Posted 2019-08-12 11:05am


“The Constitution is a pantheon of values, and a lot of hard cases are hard because the Constitution gives no simple rule of decision for the cases in which one of the values is truly at odds with another….. We want order and security, and we want liberty…..” - Former U.S. Supreme Court Justice David Souter

Nineteen minutes before the first 911 call alerted the authorities to a mass shooting at a Walmart in El Paso, a hate-filled, anti-immigrant manifesto appeared online by the same man who killed 20 innocent people.

Can the penalty for his horrific crime be increased because he wrote those hateful words? As repugnant as his words were, is such a penalty enhancement a violation of free speech under the First Amendment?

At Cleveland-Marshall, we teach that the answers to these and many other similar legal questions are rarely clear and simple. Rather than default to our ideological autopilots, they require a carefulbalance between conflicting and competing rights, interests, and values.

33 years ago, as Ohio state senators, Senator Mike White (later Cleveland’s Mayor) and I co-authored Ohio’s Hate Crime Law (also known as the Ethnic Intimidation Law), one of the first hate crime laws in the country.  See History of Ohio's Hate Crime Law

Six years later, as Ohio Attorney General, I had the unique opportunity to defend the constitutionality of Ohio’s Hate Crime Law before the Ohio Supreme Court. Then Chief Justice Thomas Moyer noted that I was the first Attorney General of Ohio to personally argue a case before the state’s highest court.

Cleveland-Marshall Professor Kevin O’Neill, then the Ohio Legal Director of the ACLU, skillfully argued that the Ohio Hate Crime Law created a thought crime, and that it was a misguided effort by the state government to punish someone for having the wrong views, in violation of the First Amendment right of free speech.

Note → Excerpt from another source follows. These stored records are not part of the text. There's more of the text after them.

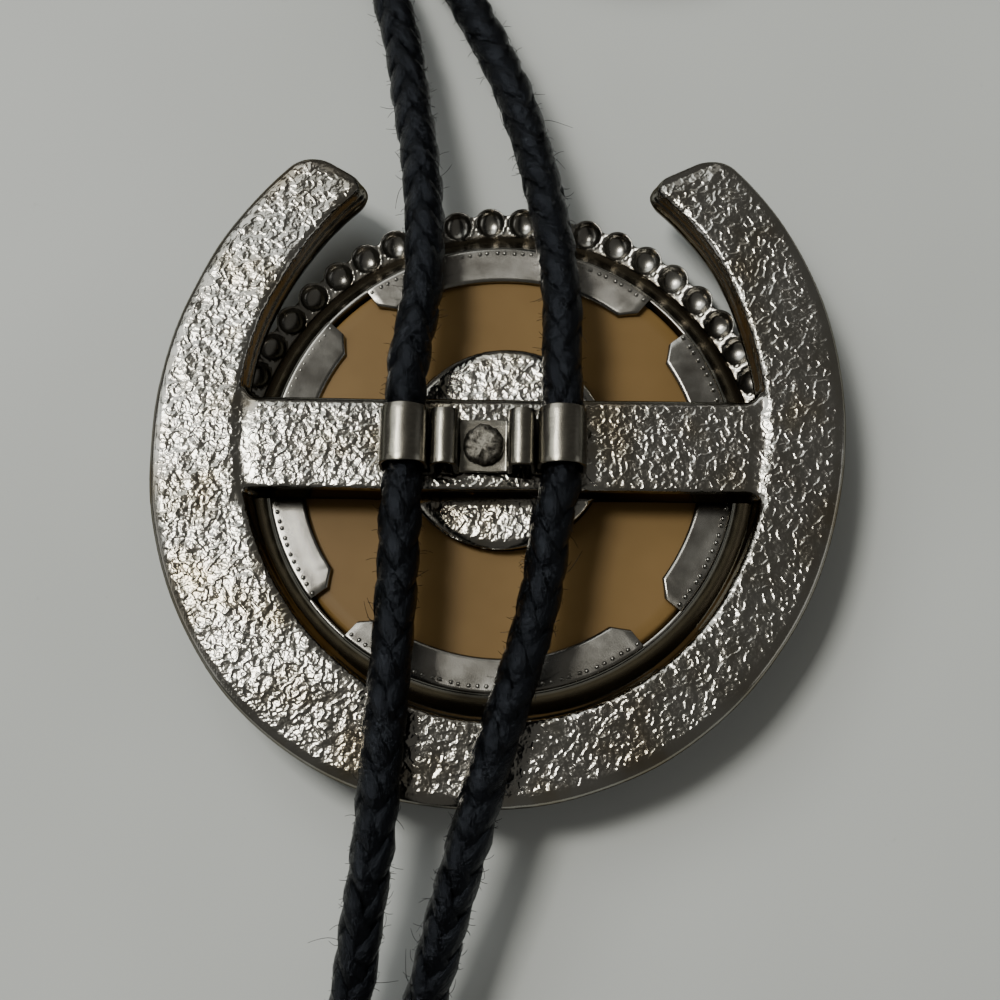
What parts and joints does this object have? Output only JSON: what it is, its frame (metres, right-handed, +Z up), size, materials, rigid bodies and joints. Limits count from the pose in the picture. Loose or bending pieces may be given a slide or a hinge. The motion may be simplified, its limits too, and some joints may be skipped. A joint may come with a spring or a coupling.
{
  "type": "bolo tie",
  "caption": "Bolo tie lying face down: cast horseshoe slide with a set round disc, a bent clip on its back, and a long black cord with plain metal tips.",
  "frame": {"origin": "on the floor under the middle of the horseshoe's outline", "axes": "+Z up, out of the back of the slide; +Y towards the horseshoe's open end; +X to the right as seen from the back"},
  "size_m": [0.0631, 0.2538, 0.013],
  "materials": {
    "silver_plated_casting": "cast with a crumpled skin and plated bright silver, a little worn to a warm brown",
    "nickel_plated_sheet": "stamped sheet metal with a satin nickel plating",
    "tan_resin": "smooth tan resin with a soft shine",
    "satin_steel_strip": "bent steel strip with a satin plating",
    "rough_rivet_steel": "rough hammered rivet head",
    "black_waxed_braid": "tight black braid with a waxed shine and a few loose fibres",
    "bright_plated_tip": "plain turned metal with a bright plating"
  },
  "bodies": {
    "root": {"horseshoe": "silver_plated_casting", "bezel": "nickel_plated_sheet", "insert_disc": "tan_resin", "clip": "satin_steel_strip", "rivet": "rough_rivet_steel", "cord_neck_loop": "black_waxed_braid", "cord_end_left": "black_waxed_braid", "cord_end_right": "black_waxed_braid", "tip_left": "bright_plated_tip", "tip_right": "bright_plated_tip"}
  },
  "joints": []
}
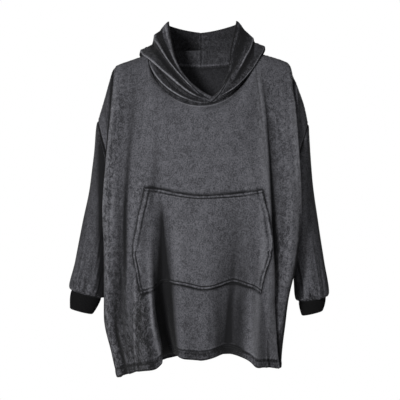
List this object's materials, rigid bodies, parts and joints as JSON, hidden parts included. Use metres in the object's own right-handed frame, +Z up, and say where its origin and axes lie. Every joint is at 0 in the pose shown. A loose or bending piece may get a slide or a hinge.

I argued that the Ohio Hate Crime Law did not punish speech or thought; rather, it punished criminal actions motivated by hate. I noted that the law I had written 6 years earlier as a State Senator enhanced the penalty for a crime if the criminal chose their victim on the basis of the victim's race, color, religion, or national origin.  

27 years ago, almost to the day, I lost the argument. The Ohio Supreme Court, in State v. Wyant, 64 Ohio St. 3d 566 (1992), ruled that the Ohio Hate Crime Law punished hate thought in violation of the First Amendment.

However, in our legal system, because of the right to appeal, it’s not over until it’s over. We appealed to the U.S. Supreme Court. That same summer, the Wisconsin Supreme Court ruled that its Hate Crime Law was unconstitutional, and the Wisconsin Attorney General, Jim Doyle, also appealed. Attorney General Doyle and I had a friendly competition over which of our appeals, if any, would be granted certiorari by the U.S. Supreme Court, thus giving one of us the opportunity of a lifetime to argue the case before the U.S. Supreme Court. As they say, timing is everything. The Wisconsin case was granted certiorari, and we filed an amicus curiae (“friend of the court”) brief in support of the State of Wisconsin’s position.

The U.S. Supreme Court, in the landmark case of Wisconsin v. Mitchell , 508 U.S. 476 (1993), unanimously held that the Wisconsin Hate Crime Law (virtually identical to Ohio’s law), that enhanced penalties for racially motivated crime, was constitutional and did not violate the First Amendment because it punished conduct, not speech or thought.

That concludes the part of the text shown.